In terms of tech content, GMC comes standard with more infotainment, including on-board Wi-Fi, Apple CarPlay and Android Auto, none of which are even available on the Highlander. The Toyota, however, provides more standard safety features.
Every Highlander now comes standard with five USB ports — three up front and two in the middle. The Acadia’s full array of five ports is optional, but the ports are distributed distinctively throughout all three rows. It’s therefore a safe bet that whichever kid gets routinely sent to the caboose will probably give the GMC their seal of approval.

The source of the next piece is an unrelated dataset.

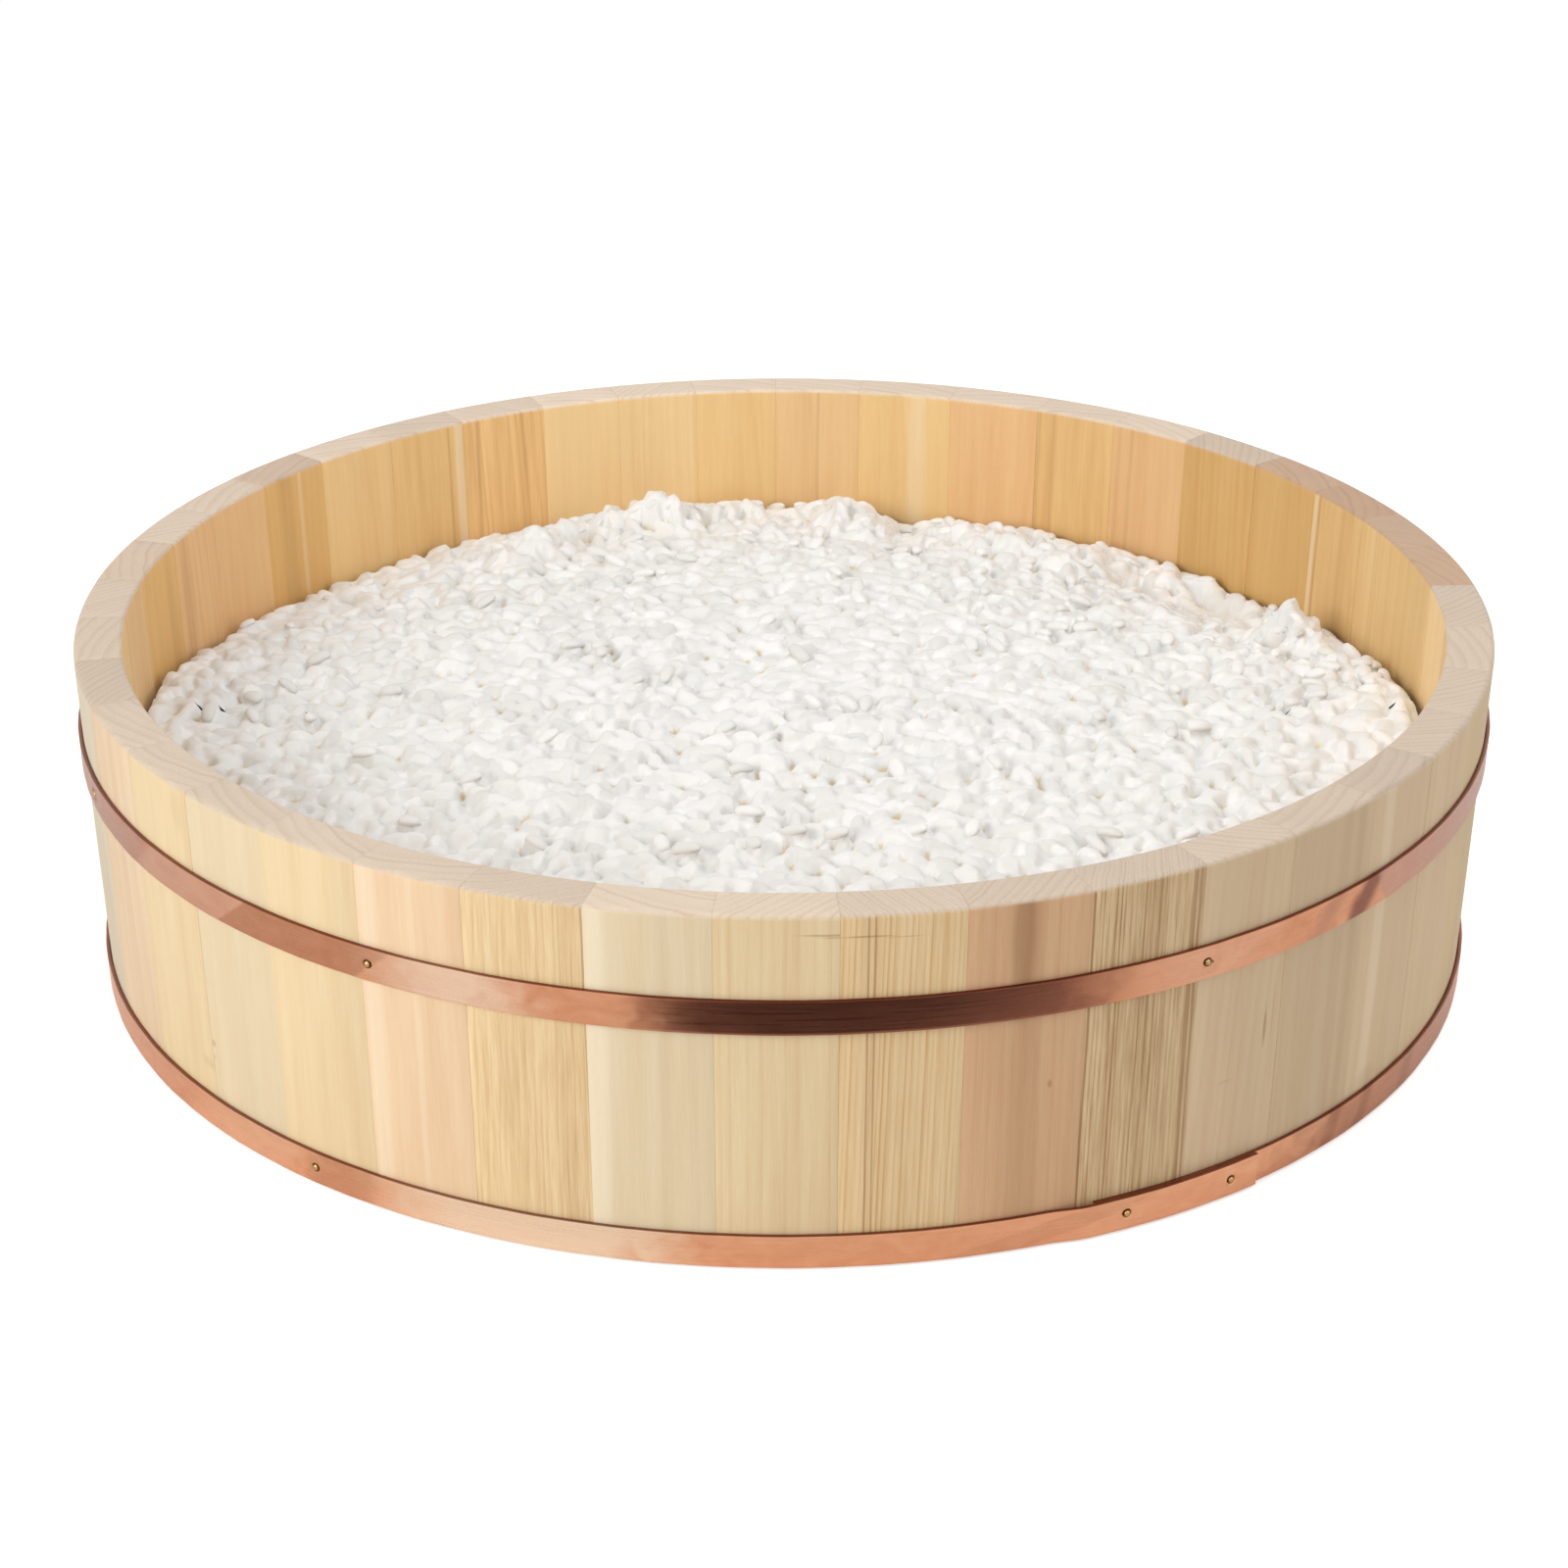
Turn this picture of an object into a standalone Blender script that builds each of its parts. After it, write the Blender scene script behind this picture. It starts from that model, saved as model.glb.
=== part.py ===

The base Toyota Highlander costs about $1,600 more than the base GMC Acadia. The two are similarly equipped apart from technology, and we’d say the Highlander’s included accident-avoidance tech is probably of greater value than the GMC’s infotainment add-ons. Now, to get into a V6-powered Acadia, you have to step up to at least the SLE-2 trim and spend at least $37,000. The Highlander V6 starts around $33,600 and can be had with the lesser-equipped LE base trim. If power and capability are your priorities, the Toyota is probably the better deal.
As you add on equipment, the GMC can get pricier than the Toyota. For instance, the Highlander tops out at around $44,000 (not counting the Highlander Hybrid). A loaded Acadia SLT-2 is a bit more than that, while the Acadia’s luxurious Denali trim can top $50,000. Is it that much more luxurious than lesser Acadias or the range-topping Highlander? Probably not.
So really, the two vehicles are close, but it’s important to consider that the Highlander won’t depreciate as much. After about 5 years, it could be worth about $4,000 more than a comparable GMC.
Test-drive both of these excellent 3-row family crossovers. The Highlander might make a bit more sense given its superior reliability history and value retention, but the 2017 Acadia has it beat in a number of areas that may make it worth the few extra bucks to you in the long run.